Updated by Eregon (Benoit Daloze) over 2 years ago

  • Status changed from Open to Rejected

I'm reluctant to reply since you seem to ignore my comments as a Ruby implementer.

Anyway, you are asking for something to get the caller's binding, that is very much on purpose not provided by Ruby.
Such a functionality breaks encapsulation in a very bad manner.
The fact calling Kernel#binding from a C extension did something like that was accidental, and has been fixed (#18487).

There have been discussions in the past and such functionality to get the caller binding should only be made available for debugging situations, in which you can use the debug_inspector C API or https://github.com/banister/debug_inspector.
That is of course slow and should only be used for debugging situations, but maybe it makes sense to use it conditionally in your case based on some configuration/option (and otherwise just alias myEval eval).

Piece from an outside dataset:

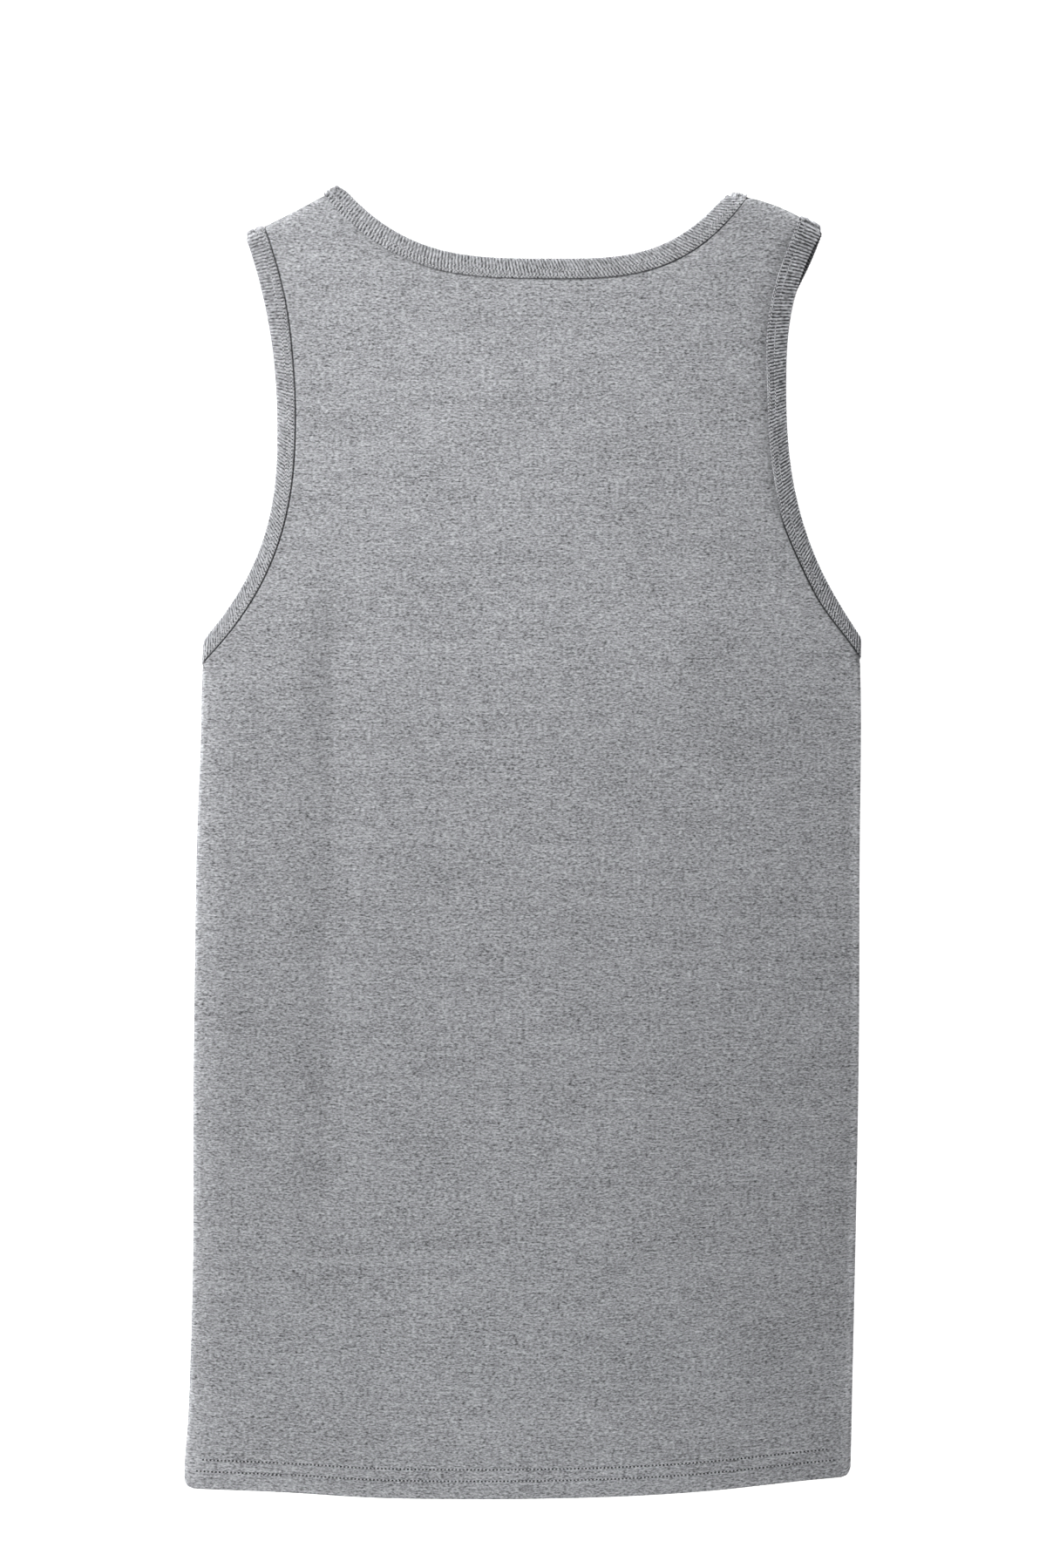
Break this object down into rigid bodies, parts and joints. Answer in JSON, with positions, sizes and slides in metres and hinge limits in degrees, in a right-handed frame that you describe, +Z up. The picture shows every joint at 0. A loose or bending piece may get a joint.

It's a fair point this makes it impossible to wrap eval and still get the same binding (without the debug_inspector C API), but Ruby will not add access to the caller binding just for that.

Updated by daveola (David Stellar) over 2 years ago

Eregon (Benoit Daloze) wrote in #note-10:

I'm reluctant to reply since you seem to ignore my comments as a Ruby implementer.

I'm sorry you feel that way, and I regret posting to the truffleruby discussion by mistake, I lost track of the many threads that are talking about this.

Anyway, you are asking for something to get the caller's binding, that is very much on purpose not provided by Ruby.

This is being discussed I now see on:
https://bugs.ruby-lang.org/issues/15778

You, in fact, said that you thought it was a good idea (3 years ago) and I hope that is still the case, because this mechanism would solve my problem.

I understand that one almost never wants to break encapsulation (except in debug), but there are cases, and eval() itself does break encapsulation and is part of ruby.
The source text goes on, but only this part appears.